Onderzoekers zijn al jaren op zoek naar de natuurlijke vijanden van de suzukivlieg. “Dit is een lange weg. Je wilt ook niet dat een natuurlijke vijand schade doet aan andere nuttige insecten.” De Sint Hubertse teler stelt dat de Nederlandse telers voorop lopen in een zo natuurlijk mogelijke fruitteelt. De biologisch middelen Tracer en Excirel zijn effectief zijn voor het bestrijden van zowel de suzukivlieg als larve. Deze middelen hebben geen vaste toelating voor de kersenteelt. Voor andere fruitsectoren wel. De leverancier heeft destijds niet specifiek de aanvraag voor kersen gedaan: een kosten-baten analyse.
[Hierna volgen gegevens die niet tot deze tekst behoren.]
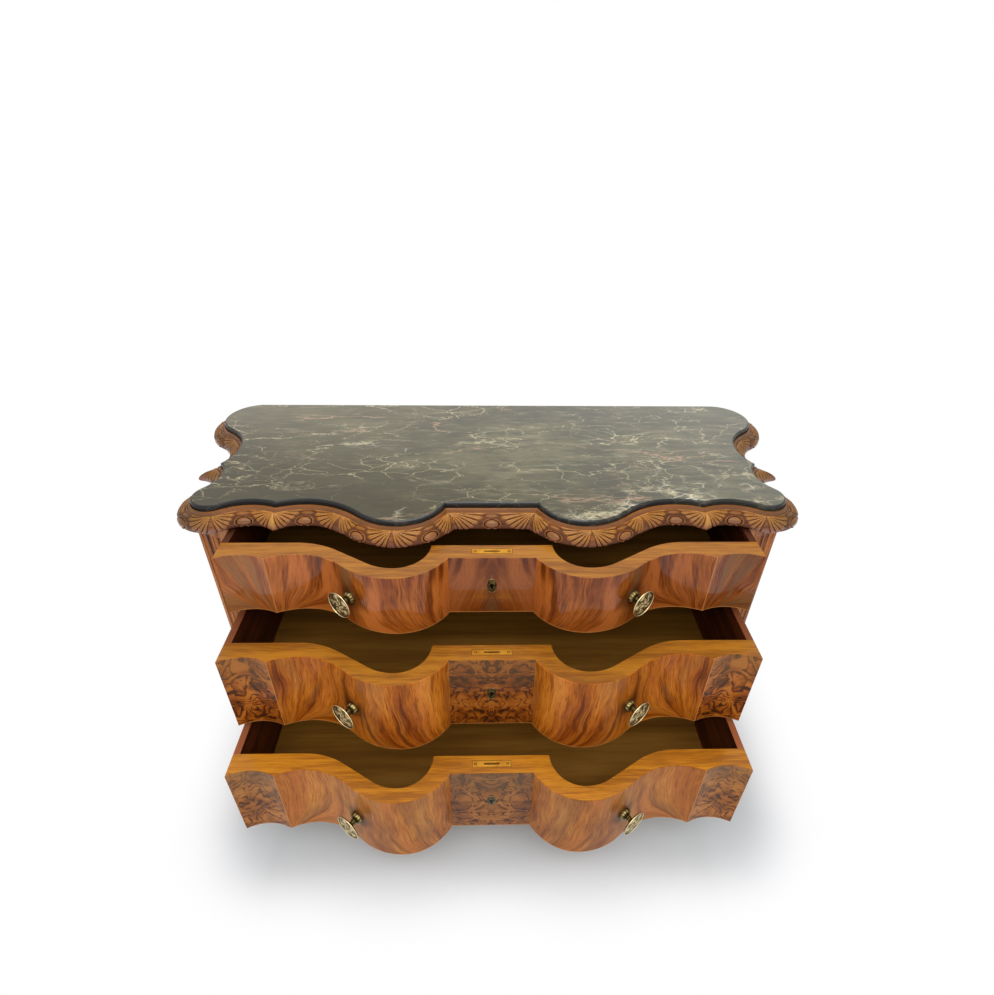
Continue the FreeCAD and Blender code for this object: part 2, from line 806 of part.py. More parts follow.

Elk jaar moet opnieuw een vrijstelling aangevraagd worden. “Dat levert dan politieke discussies op met als gevolg dat vrijstelling niet verleend wordt of met allerlei extra voorschriften die in de praktijk niet haalbaar en realistisch zijn.” Elk jaar zijn de voorschriften anders en worden net voor de oogst bekend. “Bijvoorbeeld het gebruik van een bepaalde spuit die niet direct leverbaar is of plantafstanden tot het gaas wat in praktijk betekent dat je bomen moet
rooien”, aldus Ruud. Hij stelt dat de overheid moet doorpakken en praktische regels opstellen om de teelt van Nederlandse kersen mogelijk te blijven maken. “Waarom regels en verbod op middelen die in het buitenland wel zijn toegestaan? Willen we dan kersen uit het buitenland eten? Duurzaam telen en consumeren en kersen importeren gaan niet samen. Waarom gaat de overheid niet langs ons staan om gezamenlijk oplossingen te zoeken?”
Ruud Barten vindt dat de overheid kansen laat liggen voor duurzame kersenteelt in Nederland. “De overheid stelt regels op. Zonder kennis van de praktijk lijkt het.” De kersenteelt is een kleine sector met een honderdtal ondernemers. Ruud ziet de toekomst, zeker voor buitentelers, donker in. “Geven bepaalde partijen de voorkeur aan fruit uit het buitenland, waar de middelen wel zijn toegelaten? Met de bijbehorende stikstofuitstoot van transport?” vraagt Ruud zich af. Hij heeft veel vragen: “Is het wel mogelijk om met een spuit door gaas met mazen kleiner dan één vierkante millimeter te spuiten? Onderzoek dit en maak dan de regels.” Met kersen onder glas blijft kersenteelt wel mogelijk, maar buiten is het nog de vraag. Ruud: “Geef ondernemers kansen zodat de Nederlandse burgers Nederlandse kersen kunnen blijven eten. Lekker en van dichtbij.”